Repository files navigation

kamu - planet-scale data pipeline

Release CI Chat

About

Kamu Compute Node is a set of Kubernetes-native applications that can be deployed in any cloud or on-prem to:

  • Operate the stream processing pipelines for a certain set of data flows
  • Continuously verify datasets that you are interested it to catch malicious behavior
  • Execute queries on co-located data

Nodes are the building pieces of the Open Data Fabric and the primary way of contributing resources to the network. Unlike blockchain nodes that maintain a single ledger, Kamu nodes can form loosely connected clusters based on vested interests of their operators in certain data pipelines.

If you are new to ODF - we recommend you to start with Kamu CLI instead for a gradual introduction.

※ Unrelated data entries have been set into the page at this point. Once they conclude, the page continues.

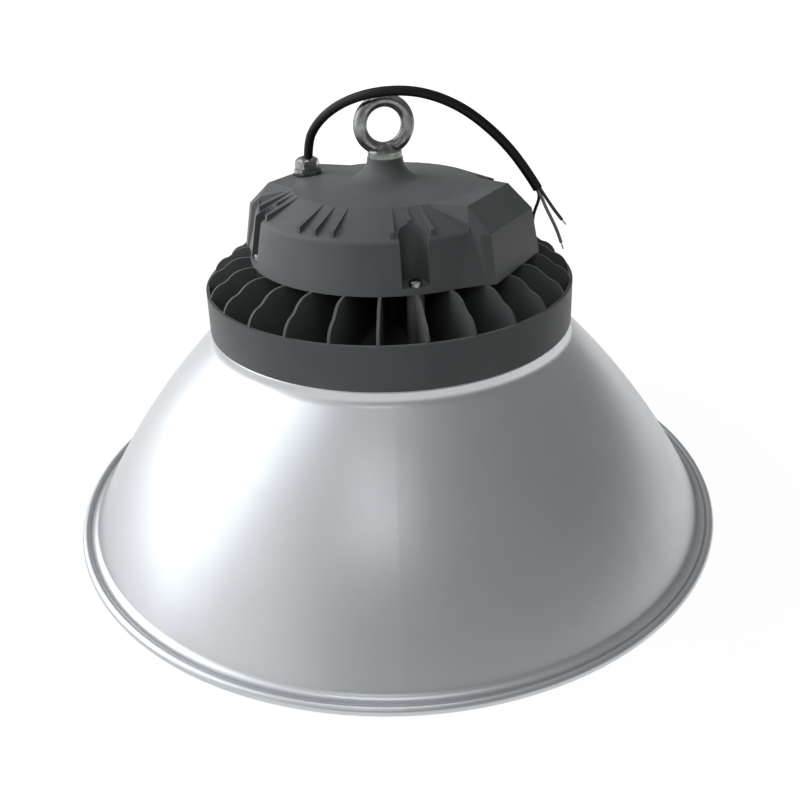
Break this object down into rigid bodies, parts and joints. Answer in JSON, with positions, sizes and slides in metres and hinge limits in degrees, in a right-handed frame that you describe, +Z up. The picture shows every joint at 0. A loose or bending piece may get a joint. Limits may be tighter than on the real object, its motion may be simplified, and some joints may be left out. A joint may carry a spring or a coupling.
{
  "type": "high bay light",
  "caption": "Hanging high bay light: spun aluminium bell reflector under a finned die-cast heat sink and driver housing, with lifting eye, gland and cable.",
  "frame": {"origin": "centre of the reflector's rim, in the plane that the rim stands on", "axes": "+Z up along the lamp's axis to the lifting eye, -Y towards the viewer"},
  "size_m": [0.5, 0.5, 0.3247],
  "materials": {
    "housing_paint": "satin grey powder coat on die-cast aluminium",
    "sink_paint": "satin dark grey powder coat",
    "reflector_aluminium": "spun and brushed, clear anodised",
    "plated_steel": "bright zinc plate",
    "nickel_brass": "nickel plate",
    "screw_steel": "zinc plate",
    "cable_jacket": "smooth black rubber",
    "black_rubber": "matt",
    "silicone": "translucent white silicone",
    "core_black": "satin insulation",
    "core_dark": "satin insulation",
    "core_grey": "satin insulation",
    "copper": "bare strands",
    "plate_aluminium": "rolled sheet",
    "driver_case": "extruded, natural",
    "terminal_plastic": "moulded",
    "board_white": "white solder mask on aluminium",
    "chip_phosphor": "phosphor",
    "clear_glass": "clear tempered glass"
  },
  "bodies": {
    "root": {"reflector": "reflector_aluminium", "reflector_screws": "screw_steel", "heat_sink": "sink_paint", "driver_housing": "housing_paint", "housing_screws": "screw_steel", "closing_plate": "plate_aluminium", "housing_gasket": "black_rubber", "plate_screws": "screw_steel", "led_driver": "driver_case", "driver_brackets": "plate_aluminium", "driver_screws": "screw_steel", "terminal_block": "terminal_plastic", "earth_screw": "screw_steel", "earth_lug": "nickel_brass", "inner_cores": "core_dark", "input_lead": "core_black", "output_lead": "core_black", "lead_grommet": "black_rubber", "led_board": "board_white", "led_chips": "chip_phosphor", "board_screws": "screw_steel", "board_connector": "terminal_plastic", "lens_gasket": "silicone", "lens_cover": "clear_glass", "lens_ring": "sink_paint", "lens_screws": "screw_steel", "eye_bolt": "plated_steel", "gland_washer": "black_rubber", "gland_body": "nickel_brass", "gland_seal": "black_rubber", "gland_cap": "nickel_brass", "gland_locknut": "nickel_brass", "mains_cable": "cable_jacket", "copper_tips": "copper", "core_line": "core_black", "core_neutral": "core_dark", "core_earth": "core_grey"}
  },
  "joints": []
}
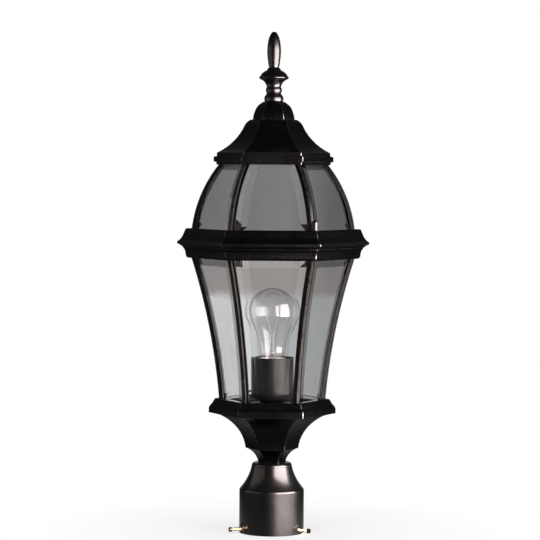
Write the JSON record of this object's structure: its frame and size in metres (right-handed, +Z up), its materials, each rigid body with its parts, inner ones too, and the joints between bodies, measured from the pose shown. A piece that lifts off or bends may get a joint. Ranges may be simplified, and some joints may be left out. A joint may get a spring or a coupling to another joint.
{
  "type": "post top lantern",
  "caption": "Hexagonal post top lantern with bent bevelled glass, a lift-off dome, a turned finial, a screw-in bulb and a sleeve that clamps on a round post.",
  "frame": {"origin": "centre of the post fitter's lower rim", "axes": "+Z up along the post; -Y is the front, a flat side of the hexagon; +X to the right, through a corner"},
  "size_m": [0.2394, 0.2074, 0.6227],
  "materials": {
    "cast_black": "matte, finely textured black powder coat on cast aluminium",
    "gloss_black": "smooth satin black enamel",
    "black_rib": "smooth semi-gloss black",
    "clear_glass": "clear, bent, with polished half-inch bevels",
    "bulb_glass": "clear blown glass",
    "nickel_cap": "bright rolled metal",
    "tungsten": "drawn wire",
    "brass_screw": "bright brass",
    "porcelain": "glazed white porcelain",
    "zinc_steel": "zinc plated",
    "tin_clip": "black painted sheet"
  },
  "bodies": {
    "cage": {"post_fitter": "gloss_black", "base_cup": "cast_black", "base_ring": "cast_black", "floor_plate": "cast_black", "stem_nipple": "zinc_steel", "nipple_nuts": "zinc_steel", "spacer": "zinc_steel", "socket_tray": "gloss_black", "socket_cup": "gloss_black", "socket_body": "porcelain", "screw_shell": "nickel_cap", "centre_contact": "brass_screw", "band_lower_ring": "cast_black", "lower_glass_clips": "tin_clip", "lower_rib_1": "black_rib", "lower_rib_2": "black_rib", "lower_rib_3": "black_rib", "lower_rib_4": "black_rib", "lower_rib_5": "black_rib", "lower_rib_6": "black_rib", "lower_glass_1": "clear_glass", "lower_glass_2": "clear_glass", "lower_glass_3": "clear_glass", "lower_glass_4": "clear_glass", "lower_glass_5": "clear_glass", "lower_glass_6": "clear_glass"},
    "dome": {"band_upper_ring": "cast_black", "top_ring": "cast_black", "top_strap": "zinc_steel", "threaded_rod": "zinc_steel", "rod_nuts": "zinc_steel", "roof": "cast_black", "crown_cap": "cast_black", "upper_glass_clips": "tin_clip", "upper_rib_1": "black_rib", "upper_rib_2": "black_rib", "upper_rib_3": "black_rib", "upper_rib_4": "black_rib", "upper_rib_5": "black_rib", "upper_rib_6": "black_rib", "upper_glass_1": "clear_glass", "upper_glass_2": "clear_glass", "upper_glass_3": "clear_glass", "upper_glass_4": "clear_glass", "upper_glass_5": "clear_glass", "upper_glass_6": "clear_glass"},
    "finial": {"finial": "gloss_black"},
    "bulb": {"bulb_base": "nickel_cap", "bulb_glass": "bulb_glass", "bulb_stem": "bulb_glass", "bulb_filament": "tungsten"},
    "set_screw_1": {"set_screw_1": "brass_screw"},
    "set_screw_2": {"set_screw_2": "brass_screw"},
    "set_screw_3": {"set_screw_3": "brass_screw"},
    "dome_screw_1": {"dome_screw_1": "gloss_black"},
    "dome_screw_2": {"dome_screw_2": "gloss_black"}
  },
  "joints": [
    {"name": "dome_lift", "type": "slide", "parent": "cage", "child": "dome", "axis": [0, 0, 1], "range_m": [0, 0.12]},
    {"name": "finial_turn", "type": "hinge", "parent": "dome", "child": "finial", "pos_m": [0, 0, 0.5363], "axis": [0, 0, 1], "continuous": true},
    {"name": "bulb_out", "type": "slide", "parent": "cage", "child": "bulb", "axis": [0, 0, 1], "range_m": [0, 0.03]},
    {"name": "set_screw_1_run", "type": "slide", "parent": "cage", "child": "set_screw_1", "axis": [0.8339, -0.5519, 0], "range_m": [-0.013, 0.003]},
    {"name": "set_screw_2_run", "type": "slide", "parent": "cage", "child": "set_screw_2", "axis": [0.061, 0.9981, 0], "range_m": [-0.013, 0.003]},
    {"name": "set_screw_3_run", "type": "slide", "parent": "cage", "child": "set_screw_3", "axis": [-0.8949, -0.4462, 0], "range_m": [-0.013, 0.003]},
    {"name": "dome_screw_1_out", "type": "slide", "parent": "dome", "child": "dome_screw_1", "axis": [0, 0, 1], "range_m": [0, 0.028]},
    {"name": "dome_screw_2_out", "type": "slide", "parent": "dome", "child": "dome_screw_2", "axis": [0, 0, 1], "range_m": [0, 0.028]}
  ]
}
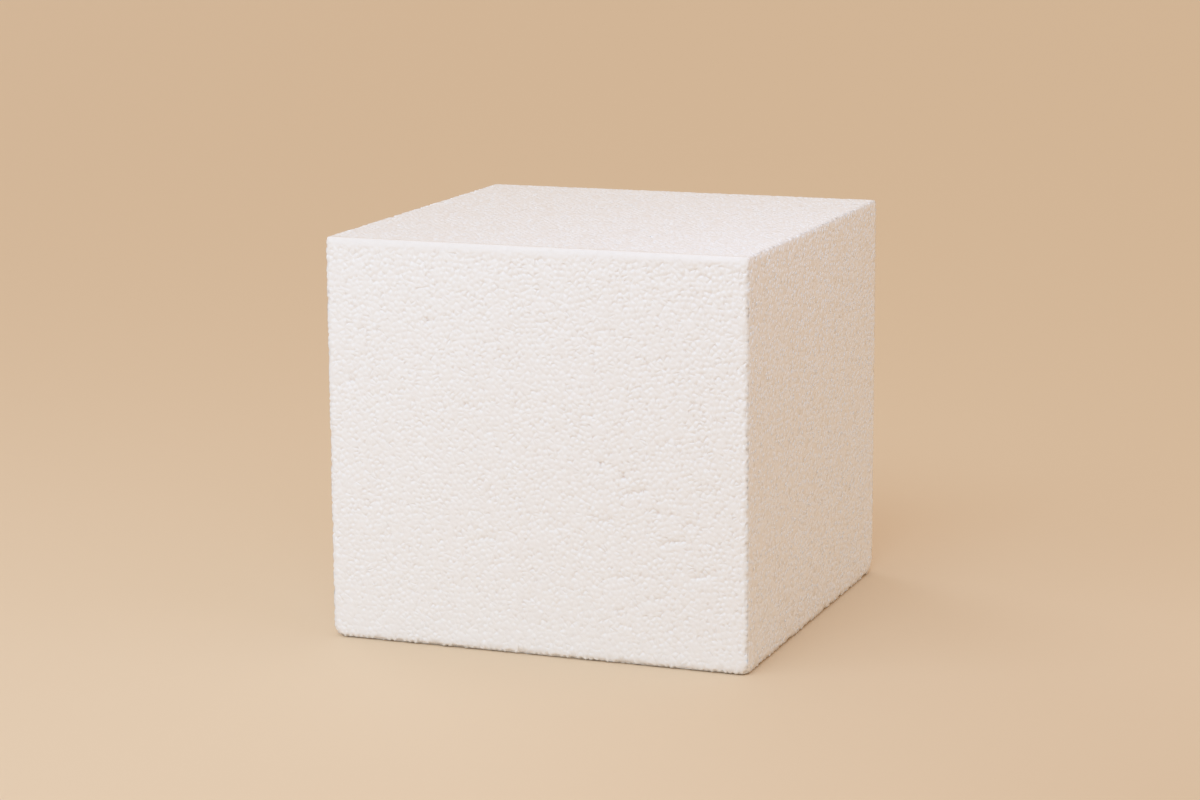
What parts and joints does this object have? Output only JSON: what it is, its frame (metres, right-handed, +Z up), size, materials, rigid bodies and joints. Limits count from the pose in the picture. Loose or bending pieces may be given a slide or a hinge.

You should consider Kamu Node when you want to:

  • Build a horizontally-scalable data lake for your data
  • Need a decentralized infrastructure for sharing data with your partners or globally without intermediaries
  • Want to continuously operate ODF data pipelines or verify data

API Server

Prerequisites:

  • Install rustup
  • Install bunyan crate (cargo install bunyan) to get human-readable log output when running services in the foreground

To run API server using local kamu workspace:

cargo run --bin kamu-api-server -- --repo-url workspace/.kamu/datasets run | bunyan

To control log verbosity use the standard RUST_LOG env var:

RUST_LOG="trace,mio::poll=info" cargo run ...

To explore GQL schema run server and open http://127.0.0.1:8080/playground.

To test GQL queries from the CLI:

cargo run --bin kamu-api-server -- gql query '{ apiVersion }' | jq

API Server with Remote Repository (S3 bucket)

To use it:

cargo run --bin kamu-api-server -- --repo-url s3://example.com/kamu_repo run | bunyan

GitHub Auth

To use API server for GitHub's OAuth you will need to set following environment variables:

  • KAMU_AUTH_GITHUB_CLIENT_ID - Client ID of your GitHub OAuth app
  • KAMU_AUTH_GITHUB_CLIENT_SECRET - Client secret of your GitHub OAuth app

Then you can use the following mutation:

mutation GithubLogin {
  auth {
    githubLogin (code: "...") {
      token {
        accessToken
        scope
        tokenType
      }
      accountInfo {
        login
        email
        name
        avatarUrl
        gravatarId
      }
    }
  }
}